■ RECORDS PROVIDED
⟨
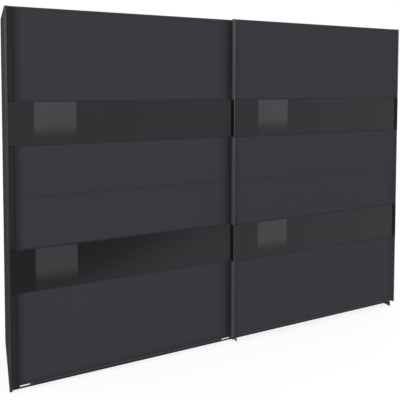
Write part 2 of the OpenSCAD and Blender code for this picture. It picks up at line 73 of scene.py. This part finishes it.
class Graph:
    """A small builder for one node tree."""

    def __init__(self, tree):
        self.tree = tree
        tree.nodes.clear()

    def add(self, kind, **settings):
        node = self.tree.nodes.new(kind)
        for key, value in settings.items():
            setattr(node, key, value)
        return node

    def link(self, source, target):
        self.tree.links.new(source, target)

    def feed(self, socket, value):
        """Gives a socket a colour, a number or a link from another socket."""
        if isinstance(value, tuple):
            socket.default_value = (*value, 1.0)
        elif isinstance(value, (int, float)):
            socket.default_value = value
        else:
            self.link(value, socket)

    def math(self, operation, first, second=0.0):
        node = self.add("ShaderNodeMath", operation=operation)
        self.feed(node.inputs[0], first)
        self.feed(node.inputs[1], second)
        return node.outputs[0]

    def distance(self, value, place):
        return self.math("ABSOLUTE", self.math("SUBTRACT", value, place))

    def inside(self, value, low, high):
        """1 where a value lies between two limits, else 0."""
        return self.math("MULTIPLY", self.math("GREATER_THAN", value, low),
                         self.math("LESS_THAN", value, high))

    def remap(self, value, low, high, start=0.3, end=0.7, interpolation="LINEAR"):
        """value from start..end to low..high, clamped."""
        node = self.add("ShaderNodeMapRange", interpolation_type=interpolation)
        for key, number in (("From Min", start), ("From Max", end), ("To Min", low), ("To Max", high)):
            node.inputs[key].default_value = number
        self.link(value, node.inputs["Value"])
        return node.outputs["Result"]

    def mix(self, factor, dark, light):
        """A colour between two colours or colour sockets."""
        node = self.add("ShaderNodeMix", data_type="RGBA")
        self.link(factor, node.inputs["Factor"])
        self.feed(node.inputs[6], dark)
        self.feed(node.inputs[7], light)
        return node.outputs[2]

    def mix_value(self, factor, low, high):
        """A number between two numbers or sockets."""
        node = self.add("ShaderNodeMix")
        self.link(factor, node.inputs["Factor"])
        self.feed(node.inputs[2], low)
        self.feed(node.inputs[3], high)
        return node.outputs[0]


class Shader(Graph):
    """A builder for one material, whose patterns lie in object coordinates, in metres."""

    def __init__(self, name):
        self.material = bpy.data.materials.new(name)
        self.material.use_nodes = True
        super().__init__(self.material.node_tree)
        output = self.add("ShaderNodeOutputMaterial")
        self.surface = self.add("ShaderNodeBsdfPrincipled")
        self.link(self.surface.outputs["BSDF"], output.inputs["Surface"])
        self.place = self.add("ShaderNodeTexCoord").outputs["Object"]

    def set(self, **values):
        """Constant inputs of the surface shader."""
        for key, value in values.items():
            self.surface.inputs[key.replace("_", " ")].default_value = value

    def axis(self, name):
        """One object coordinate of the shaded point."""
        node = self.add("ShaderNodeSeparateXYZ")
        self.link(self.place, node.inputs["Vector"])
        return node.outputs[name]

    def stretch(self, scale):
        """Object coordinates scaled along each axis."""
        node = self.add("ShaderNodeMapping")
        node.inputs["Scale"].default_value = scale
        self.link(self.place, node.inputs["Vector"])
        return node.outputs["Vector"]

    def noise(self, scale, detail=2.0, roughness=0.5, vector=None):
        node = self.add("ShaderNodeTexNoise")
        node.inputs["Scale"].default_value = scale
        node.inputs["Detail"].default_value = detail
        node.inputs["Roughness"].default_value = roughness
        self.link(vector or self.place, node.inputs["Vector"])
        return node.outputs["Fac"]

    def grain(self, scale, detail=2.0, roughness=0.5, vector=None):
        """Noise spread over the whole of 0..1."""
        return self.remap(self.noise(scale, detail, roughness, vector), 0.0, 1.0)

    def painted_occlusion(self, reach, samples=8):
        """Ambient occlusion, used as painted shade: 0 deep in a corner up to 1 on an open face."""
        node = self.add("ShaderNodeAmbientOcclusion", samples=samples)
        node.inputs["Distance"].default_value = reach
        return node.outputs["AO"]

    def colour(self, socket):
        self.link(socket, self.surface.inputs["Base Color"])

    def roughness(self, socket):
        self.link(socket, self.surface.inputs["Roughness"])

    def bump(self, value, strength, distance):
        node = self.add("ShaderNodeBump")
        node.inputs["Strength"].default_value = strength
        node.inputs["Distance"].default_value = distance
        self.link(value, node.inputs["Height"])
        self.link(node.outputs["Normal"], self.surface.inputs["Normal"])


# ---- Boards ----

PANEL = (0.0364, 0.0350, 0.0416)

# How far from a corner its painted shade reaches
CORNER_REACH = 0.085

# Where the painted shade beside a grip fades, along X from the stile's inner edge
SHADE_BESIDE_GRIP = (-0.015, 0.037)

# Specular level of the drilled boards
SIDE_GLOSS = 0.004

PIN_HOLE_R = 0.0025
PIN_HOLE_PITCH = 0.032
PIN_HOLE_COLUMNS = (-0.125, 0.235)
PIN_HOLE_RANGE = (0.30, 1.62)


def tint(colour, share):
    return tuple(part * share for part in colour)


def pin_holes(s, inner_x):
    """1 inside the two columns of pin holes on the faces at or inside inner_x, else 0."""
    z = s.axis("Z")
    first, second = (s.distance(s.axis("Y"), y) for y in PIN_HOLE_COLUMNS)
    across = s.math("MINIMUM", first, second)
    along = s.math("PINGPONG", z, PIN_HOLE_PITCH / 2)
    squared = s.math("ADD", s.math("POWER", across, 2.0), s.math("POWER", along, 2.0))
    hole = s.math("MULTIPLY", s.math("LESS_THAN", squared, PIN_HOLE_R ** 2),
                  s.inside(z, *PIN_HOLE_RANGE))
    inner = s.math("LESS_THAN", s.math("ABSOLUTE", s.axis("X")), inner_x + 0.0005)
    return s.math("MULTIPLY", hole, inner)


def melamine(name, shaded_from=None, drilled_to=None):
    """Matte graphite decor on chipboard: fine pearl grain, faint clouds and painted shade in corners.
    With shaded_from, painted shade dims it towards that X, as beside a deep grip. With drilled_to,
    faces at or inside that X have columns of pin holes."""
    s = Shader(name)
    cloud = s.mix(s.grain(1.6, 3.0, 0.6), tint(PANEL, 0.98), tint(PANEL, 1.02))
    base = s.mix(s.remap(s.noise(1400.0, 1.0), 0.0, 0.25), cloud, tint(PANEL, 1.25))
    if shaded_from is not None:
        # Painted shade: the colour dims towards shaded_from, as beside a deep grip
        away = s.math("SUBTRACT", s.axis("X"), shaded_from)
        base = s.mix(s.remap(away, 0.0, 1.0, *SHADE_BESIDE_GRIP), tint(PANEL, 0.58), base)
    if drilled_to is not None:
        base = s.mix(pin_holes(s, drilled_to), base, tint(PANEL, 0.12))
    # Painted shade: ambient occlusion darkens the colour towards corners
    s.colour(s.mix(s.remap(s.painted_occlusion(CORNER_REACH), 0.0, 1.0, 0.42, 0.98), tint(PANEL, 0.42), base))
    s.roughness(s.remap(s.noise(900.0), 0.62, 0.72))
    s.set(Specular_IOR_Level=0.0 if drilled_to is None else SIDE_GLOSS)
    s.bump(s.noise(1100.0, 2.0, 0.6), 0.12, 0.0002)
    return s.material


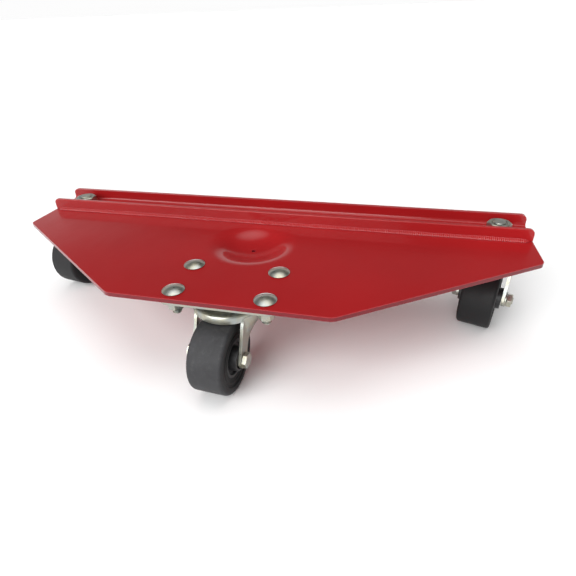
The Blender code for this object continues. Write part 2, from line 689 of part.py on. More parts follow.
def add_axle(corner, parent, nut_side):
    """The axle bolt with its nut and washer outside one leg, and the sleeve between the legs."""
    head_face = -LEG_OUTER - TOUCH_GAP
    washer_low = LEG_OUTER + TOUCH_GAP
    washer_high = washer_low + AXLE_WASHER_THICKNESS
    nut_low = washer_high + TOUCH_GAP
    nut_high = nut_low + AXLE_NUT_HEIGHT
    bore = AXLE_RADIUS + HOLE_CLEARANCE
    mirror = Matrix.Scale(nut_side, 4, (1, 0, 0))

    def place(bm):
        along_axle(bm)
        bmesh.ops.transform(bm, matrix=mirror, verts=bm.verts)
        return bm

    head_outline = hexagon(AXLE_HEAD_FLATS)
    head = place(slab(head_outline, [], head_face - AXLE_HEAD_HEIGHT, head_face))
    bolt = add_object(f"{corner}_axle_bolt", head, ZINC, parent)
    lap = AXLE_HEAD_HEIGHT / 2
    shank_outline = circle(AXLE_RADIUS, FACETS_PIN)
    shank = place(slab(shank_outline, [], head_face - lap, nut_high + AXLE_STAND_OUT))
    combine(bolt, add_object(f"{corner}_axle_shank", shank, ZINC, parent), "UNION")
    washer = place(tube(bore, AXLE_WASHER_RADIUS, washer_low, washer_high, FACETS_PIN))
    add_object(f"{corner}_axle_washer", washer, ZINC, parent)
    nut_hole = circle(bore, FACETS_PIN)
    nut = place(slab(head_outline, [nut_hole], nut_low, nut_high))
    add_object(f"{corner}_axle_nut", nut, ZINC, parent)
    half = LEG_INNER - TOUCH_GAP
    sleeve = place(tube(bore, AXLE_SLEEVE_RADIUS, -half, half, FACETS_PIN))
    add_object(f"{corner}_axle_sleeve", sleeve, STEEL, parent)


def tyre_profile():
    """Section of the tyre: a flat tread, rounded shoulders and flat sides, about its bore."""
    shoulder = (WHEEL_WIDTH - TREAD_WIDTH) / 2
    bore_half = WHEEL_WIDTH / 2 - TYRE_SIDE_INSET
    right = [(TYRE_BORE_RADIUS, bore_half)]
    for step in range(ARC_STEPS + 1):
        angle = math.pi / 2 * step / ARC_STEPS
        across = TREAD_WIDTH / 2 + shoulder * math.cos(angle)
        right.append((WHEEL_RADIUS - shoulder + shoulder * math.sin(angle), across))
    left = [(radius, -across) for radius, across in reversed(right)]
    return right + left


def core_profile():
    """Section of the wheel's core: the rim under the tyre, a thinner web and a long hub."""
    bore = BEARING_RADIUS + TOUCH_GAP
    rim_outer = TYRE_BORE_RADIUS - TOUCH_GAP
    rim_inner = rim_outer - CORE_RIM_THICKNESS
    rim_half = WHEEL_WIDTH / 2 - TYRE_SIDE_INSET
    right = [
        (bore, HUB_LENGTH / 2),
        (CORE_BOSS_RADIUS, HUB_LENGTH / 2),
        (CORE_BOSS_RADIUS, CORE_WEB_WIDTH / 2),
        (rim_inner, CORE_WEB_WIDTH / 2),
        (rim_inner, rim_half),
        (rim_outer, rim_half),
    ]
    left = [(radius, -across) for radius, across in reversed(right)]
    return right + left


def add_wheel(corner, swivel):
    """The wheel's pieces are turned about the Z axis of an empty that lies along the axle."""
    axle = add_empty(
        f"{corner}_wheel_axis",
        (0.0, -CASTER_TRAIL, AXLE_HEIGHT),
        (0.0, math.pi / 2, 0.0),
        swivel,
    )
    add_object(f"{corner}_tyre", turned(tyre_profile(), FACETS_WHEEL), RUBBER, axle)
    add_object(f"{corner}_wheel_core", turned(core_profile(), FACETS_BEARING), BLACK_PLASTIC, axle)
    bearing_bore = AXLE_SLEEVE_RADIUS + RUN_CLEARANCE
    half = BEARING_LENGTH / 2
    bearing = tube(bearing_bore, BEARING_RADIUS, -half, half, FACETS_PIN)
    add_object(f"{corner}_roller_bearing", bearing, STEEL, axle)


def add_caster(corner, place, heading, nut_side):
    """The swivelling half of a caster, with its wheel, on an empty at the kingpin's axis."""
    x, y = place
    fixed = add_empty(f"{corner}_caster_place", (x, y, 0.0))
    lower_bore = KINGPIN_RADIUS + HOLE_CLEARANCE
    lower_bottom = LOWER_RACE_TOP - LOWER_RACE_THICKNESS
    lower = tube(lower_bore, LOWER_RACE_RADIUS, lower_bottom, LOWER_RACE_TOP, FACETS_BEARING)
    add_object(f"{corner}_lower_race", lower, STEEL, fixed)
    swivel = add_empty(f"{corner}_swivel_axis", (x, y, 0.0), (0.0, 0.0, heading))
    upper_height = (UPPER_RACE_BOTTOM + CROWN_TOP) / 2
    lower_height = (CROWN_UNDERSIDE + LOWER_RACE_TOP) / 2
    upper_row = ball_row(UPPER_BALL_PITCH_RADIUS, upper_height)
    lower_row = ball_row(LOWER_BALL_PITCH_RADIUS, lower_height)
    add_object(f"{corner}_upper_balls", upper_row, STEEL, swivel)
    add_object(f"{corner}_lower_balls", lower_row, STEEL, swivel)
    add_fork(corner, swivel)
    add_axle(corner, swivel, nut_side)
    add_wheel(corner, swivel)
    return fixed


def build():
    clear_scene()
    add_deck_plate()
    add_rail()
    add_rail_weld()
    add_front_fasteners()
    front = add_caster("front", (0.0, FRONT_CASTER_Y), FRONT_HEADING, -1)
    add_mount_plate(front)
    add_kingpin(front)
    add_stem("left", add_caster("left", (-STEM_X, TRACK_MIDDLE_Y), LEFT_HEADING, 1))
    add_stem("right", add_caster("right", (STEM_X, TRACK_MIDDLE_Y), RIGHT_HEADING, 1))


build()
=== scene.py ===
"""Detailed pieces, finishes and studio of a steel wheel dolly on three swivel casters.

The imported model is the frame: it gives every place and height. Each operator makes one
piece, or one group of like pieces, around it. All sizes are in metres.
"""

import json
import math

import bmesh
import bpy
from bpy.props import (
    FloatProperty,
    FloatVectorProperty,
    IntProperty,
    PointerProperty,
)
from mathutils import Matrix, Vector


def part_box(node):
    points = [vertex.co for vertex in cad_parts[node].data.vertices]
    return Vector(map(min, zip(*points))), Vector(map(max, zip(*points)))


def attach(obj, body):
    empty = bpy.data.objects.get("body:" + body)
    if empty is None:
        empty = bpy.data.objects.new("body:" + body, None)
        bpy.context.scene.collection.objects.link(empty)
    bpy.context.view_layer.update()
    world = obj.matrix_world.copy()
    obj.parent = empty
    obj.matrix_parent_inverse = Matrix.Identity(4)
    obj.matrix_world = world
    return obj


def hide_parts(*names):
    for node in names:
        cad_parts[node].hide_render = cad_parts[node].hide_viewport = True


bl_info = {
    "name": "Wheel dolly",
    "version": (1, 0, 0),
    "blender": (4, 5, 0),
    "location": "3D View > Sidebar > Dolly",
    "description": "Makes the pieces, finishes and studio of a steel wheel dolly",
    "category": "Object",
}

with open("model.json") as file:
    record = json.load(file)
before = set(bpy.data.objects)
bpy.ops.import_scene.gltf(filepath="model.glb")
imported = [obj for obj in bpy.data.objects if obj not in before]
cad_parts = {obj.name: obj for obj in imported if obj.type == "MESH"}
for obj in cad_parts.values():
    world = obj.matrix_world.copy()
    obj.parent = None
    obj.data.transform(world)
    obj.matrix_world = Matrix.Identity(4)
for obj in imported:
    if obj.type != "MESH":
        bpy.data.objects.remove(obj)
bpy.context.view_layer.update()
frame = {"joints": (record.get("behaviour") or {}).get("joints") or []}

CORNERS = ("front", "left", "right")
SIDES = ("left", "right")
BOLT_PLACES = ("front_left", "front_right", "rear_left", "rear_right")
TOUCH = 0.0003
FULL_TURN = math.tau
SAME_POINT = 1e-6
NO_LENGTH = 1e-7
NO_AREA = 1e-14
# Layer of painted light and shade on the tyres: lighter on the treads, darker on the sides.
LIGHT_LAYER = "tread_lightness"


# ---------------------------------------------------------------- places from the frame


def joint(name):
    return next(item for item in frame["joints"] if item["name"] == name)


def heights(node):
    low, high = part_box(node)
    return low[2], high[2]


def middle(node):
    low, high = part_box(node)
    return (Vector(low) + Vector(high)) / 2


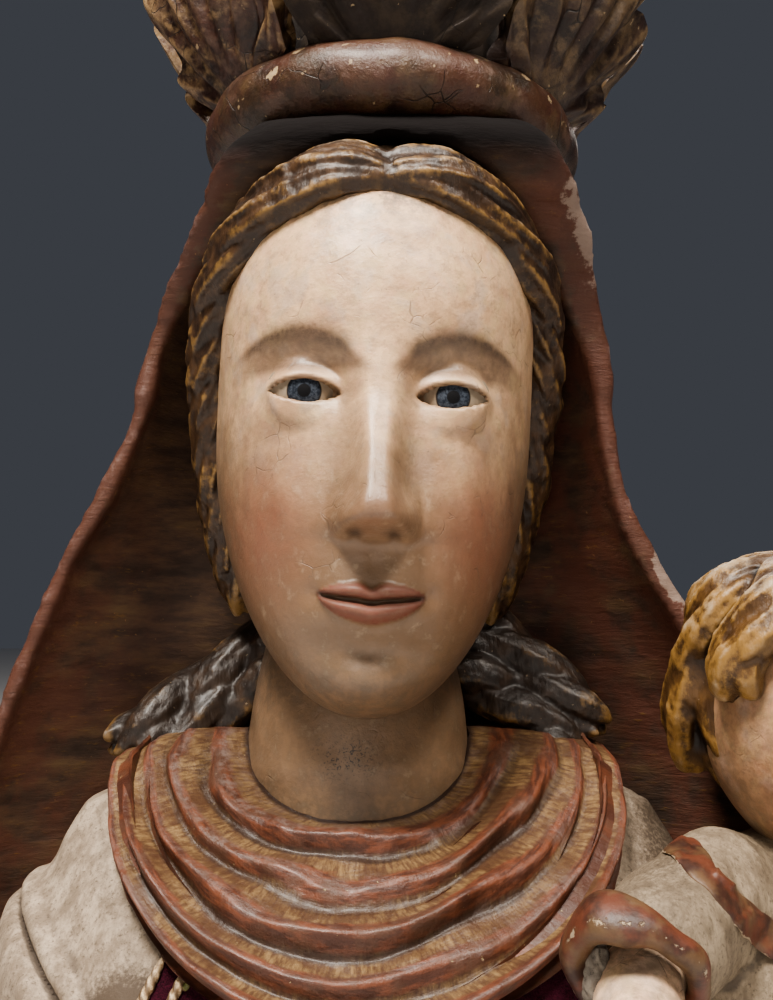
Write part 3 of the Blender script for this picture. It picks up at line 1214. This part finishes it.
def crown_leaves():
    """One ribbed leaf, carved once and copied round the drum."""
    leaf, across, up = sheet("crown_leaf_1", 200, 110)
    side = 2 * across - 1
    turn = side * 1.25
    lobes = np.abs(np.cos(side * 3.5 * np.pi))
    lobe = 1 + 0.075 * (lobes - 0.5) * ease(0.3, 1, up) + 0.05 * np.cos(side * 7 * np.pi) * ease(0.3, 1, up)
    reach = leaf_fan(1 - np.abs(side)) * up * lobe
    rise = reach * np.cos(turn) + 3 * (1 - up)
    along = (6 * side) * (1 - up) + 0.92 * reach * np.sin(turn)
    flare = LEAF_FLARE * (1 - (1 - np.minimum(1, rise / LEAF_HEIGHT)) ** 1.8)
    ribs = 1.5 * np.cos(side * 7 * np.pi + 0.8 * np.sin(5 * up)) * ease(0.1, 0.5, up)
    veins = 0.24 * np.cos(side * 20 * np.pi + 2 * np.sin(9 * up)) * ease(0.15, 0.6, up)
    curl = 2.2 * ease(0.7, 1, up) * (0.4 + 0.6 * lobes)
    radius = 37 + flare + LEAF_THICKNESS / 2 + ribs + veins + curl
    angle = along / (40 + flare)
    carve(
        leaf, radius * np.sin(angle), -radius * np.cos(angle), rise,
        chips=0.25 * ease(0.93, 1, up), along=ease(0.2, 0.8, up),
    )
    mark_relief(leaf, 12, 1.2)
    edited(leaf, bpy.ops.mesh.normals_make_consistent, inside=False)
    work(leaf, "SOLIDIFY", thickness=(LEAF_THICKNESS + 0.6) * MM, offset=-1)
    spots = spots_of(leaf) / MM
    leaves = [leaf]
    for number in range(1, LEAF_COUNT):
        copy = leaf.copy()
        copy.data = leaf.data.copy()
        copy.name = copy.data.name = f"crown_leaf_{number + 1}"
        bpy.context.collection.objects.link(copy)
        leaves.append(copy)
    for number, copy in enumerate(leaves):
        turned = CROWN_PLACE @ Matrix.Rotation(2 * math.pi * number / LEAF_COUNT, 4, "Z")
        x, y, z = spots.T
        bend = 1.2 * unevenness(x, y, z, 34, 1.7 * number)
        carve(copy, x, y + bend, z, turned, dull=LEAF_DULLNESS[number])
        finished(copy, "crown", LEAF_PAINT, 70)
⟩
Reproduce verbatim the lines above, from the line with "lower_bottom = LOWER_RACE_TOP" through the line with "if empty is".

    lower_bottom = LOWER_RACE_TOP - LOWER_RACE_THICKNESS
    lower = tube(lower_bore, LOWER_RACE_RADIUS, lower_bottom, LOWER_RACE_TOP, FACETS_BEARING)
    add_object(f"{corner}_lower_race", lower, STEEL, fixed)
    swivel = add_empty(f"{corner}_swivel_axis", (x, y, 0.0), (0.0, 0.0, heading))
    upper_height = (UPPER_RACE_BOTTOM + CROWN_TOP) / 2
    lower_height = (CROWN_UNDERSIDE + LOWER_RACE_TOP) / 2
    upper_row = ball_row(UPPER_BALL_PITCH_RADIUS, upper_height)
    lower_row = ball_row(LOWER_BALL_PITCH_RADIUS, lower_height)
    add_object(f"{corner}_upper_balls", upper_row, STEEL, swivel)
    add_object(f"{corner}_lower_balls", lower_row, STEEL, swivel)
    add_fork(corner, swivel)
    add_axle(corner, swivel, nut_side)
    add_wheel(corner, swivel)
    return fixed


def build():
    clear_scene()
    add_deck_plate()
    add_rail()
    add_rail_weld()
    add_front_fasteners()
    front = add_caster("front", (0.0, FRONT_CASTER_Y), FRONT_HEADING, -1)
    add_mount_plate(front)
    add_kingpin(front)
    add_stem("left", add_caster("left", (-STEM_X, TRACK_MIDDLE_Y), LEFT_HEADING, 1))
    add_stem("right", add_caster("right", (STEM_X, TRACK_MIDDLE_Y), RIGHT_HEADING, 1))


build()
=== scene.py ===
"""Detailed pieces, finishes and studio of a steel wheel dolly on three swivel casters.

The imported model is the frame: it gives every place and height. Each operator makes one
piece, or one group of like pieces, around it. All sizes are in metres.
"""

import json
import math

import bmesh
import bpy
from bpy.props import (
    FloatProperty,
    FloatVectorProperty,
    IntProperty,
    PointerProperty,
)
from mathutils import Matrix, Vector


def part_box(node):
    points = [vertex.co for vertex in cad_parts[node].data.vertices]
    return Vector(map(min, zip(*points))), Vector(map(max, zip(*points)))


def attach(obj, body):
    empty = bpy.data.objects.get("body:" + body)
    if empty is None:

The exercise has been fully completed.